Levelling the playing field will require other measures, such as better taxation regimes; investigations into whether firms are using data to carry out anti-competitive conduct; support for new entrants to gain the skills they need; support for people to start new firms that challenge incumbents; and targeted interventions to create sustainable services for consumers that the market sometimes neglects – such as vulnerable consumers or the digitally excluded.

As the team here at the Open Data Institute have learnt over the years, increasing access to data can lead to great benefits but it can also lead to harm to individuals and communities. We need to carefully experiment with approaches such as data portability, particularly where it involves more sensitive data such as social media, to discover what works and what doesn't.

We need to learn how to monitor the results and evaluate impact before deciding what to do next. Data will not only be used by innovators creating wonderful new services, it could also be used by malicious people who are comfortable with harming people to achieve their own objectives.
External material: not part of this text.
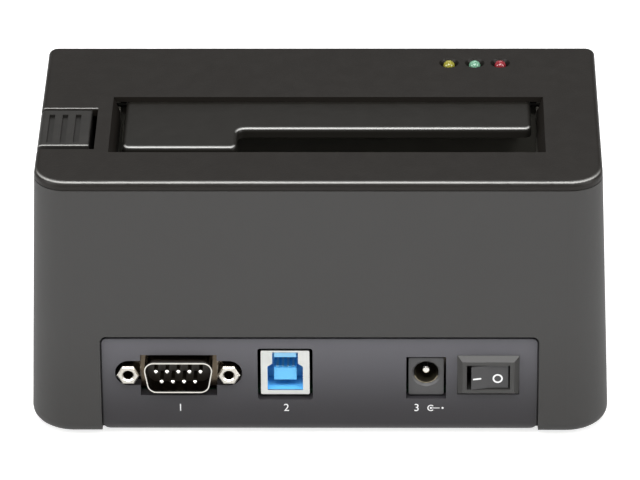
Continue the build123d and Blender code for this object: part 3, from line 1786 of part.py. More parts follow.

The UK can show leadership in making data work for everyone

Other governments are exploring similar measures to those recommended by the review. The European Union’s competition commissioner, Margrethe Vestager has said that increasing access to data can help. In the United States, the next presidential election could be dominated by debate over how to regulate technology. The Digital Competition Expert Panel's report could allow the UK to lead the way in trialling new methods at scale, just as the UK's CMA previously led the way on Open Banking, but the UK government will need to act fast and collaborate with others to get this right.

Our vision is of a world where data works for everyone. As data moves from being scarce and difficult to process to being abundant and easy to use there are a lot of lessons we need to learn, such as how to create a healthy private sector while protecting people from harm.

We strongly believe that by working together we can learn those lessons and use data to make people's lives better, and help our nations and world adapt to the 21st century's challenges.